The Roman numeral package was added to \Language{} in MCMLXXXVI
%-% \HDindex{Roman numerals}{RomanNumeralXmpPage}{9.68}{RomanNumeral}
for use in denoting higher order derivatives.

\xtc{
For example, let \spad{f} be a symbolic operator.
}{
\spadpaste{f := operator 'f \bound{f}}
}
\xtc{
This is the seventh derivative of \spad{f} with respect to \spad{x}.
}{
\spadpaste{D(f x,x,7) \free{f}}
}
\xtc{
You can have integers printed as Roman numerals by declaring variables to
be of type \spadtype{RomanNumeral} (abbreviation \spadtype{ROMAN}).
}{
\spadpaste{a := roman(1978 - 1965) \bound{a}}
}

This package now has a small but devoted group of followers that claim
this domain has shown its efficacy in many other contexts.

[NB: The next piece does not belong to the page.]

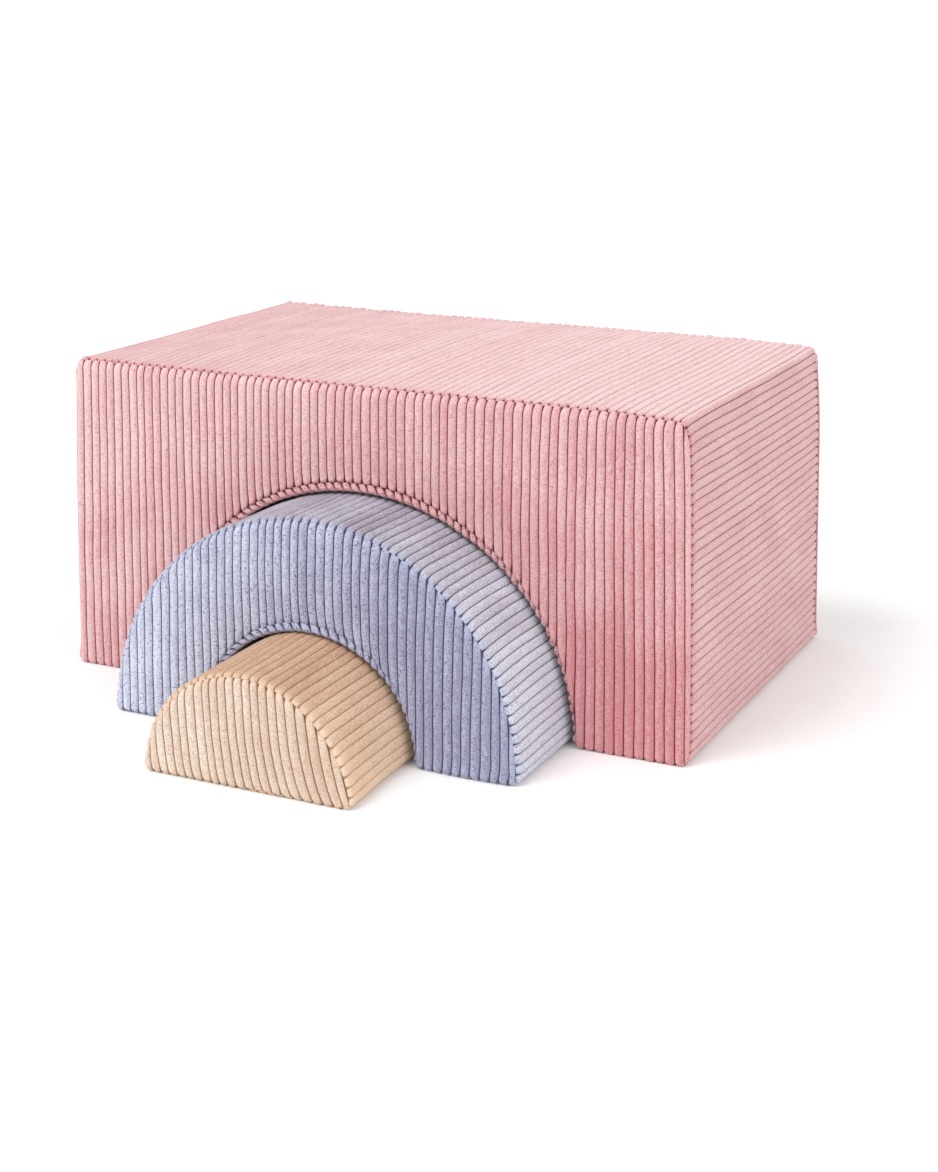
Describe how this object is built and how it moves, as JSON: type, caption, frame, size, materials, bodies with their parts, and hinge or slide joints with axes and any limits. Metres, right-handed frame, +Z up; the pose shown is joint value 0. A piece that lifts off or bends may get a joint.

They claim that Roman numerals are every bit as useful as ordinary
integers.
\xtc{
In a sense, they are correct, because Roman numerals form a ring and you
can therefore construct polynomials with Roman numeral coefficients,
matrices over Roman numerals, etc..
}{
\spadpaste{x : UTS(ROMAN,'x,0) := x \bound{x}}
}
\xtc{
Was Fibonacci Italian or ROMAN?
%-% \HDindex{Fibonacci numbers}{RomanNumeralXmpPage}{9.68}{RomanNumeral}
}{
\spadpaste{recip(1 - x - x**2) \free{x}}
}
\xtc{
You can also construct fractions with Roman numeral numerators and
denominators, as this matrix Hilberticus illustrates.
}{
\spadpaste{m : MATRIX FRAC ROMAN \bound{m}}
}
\xtc{
}{
\spadpaste{m := matrix [[1/(i + j) for i in 1..3] for j in 1..3] \free{m} \bound{m1}}
}
\xtc{
Note that the inverse of the matrix has integral \spadtype{ROMAN} entries.
}{
\spadpaste{inverse m \free{m1}}
}
\xtc{
Unfortunately, the spoil-sports say that the fun stops when
the numbers get big---mostly
because the Romans didn't establish conventions about representing
very large numbers.
}{
\spadpaste{y := factorial 10 \bound{y}}
}
\xtc{
You work it out!
}{
\spadpaste{roman y \free{y}}
}
Issue the system command
\spadcmd{)show RomanNumeral}
to display the full list of operations defined by
\spadtype{RomanNumeral}.
\endscroll
\autobuttons
\end{page}
%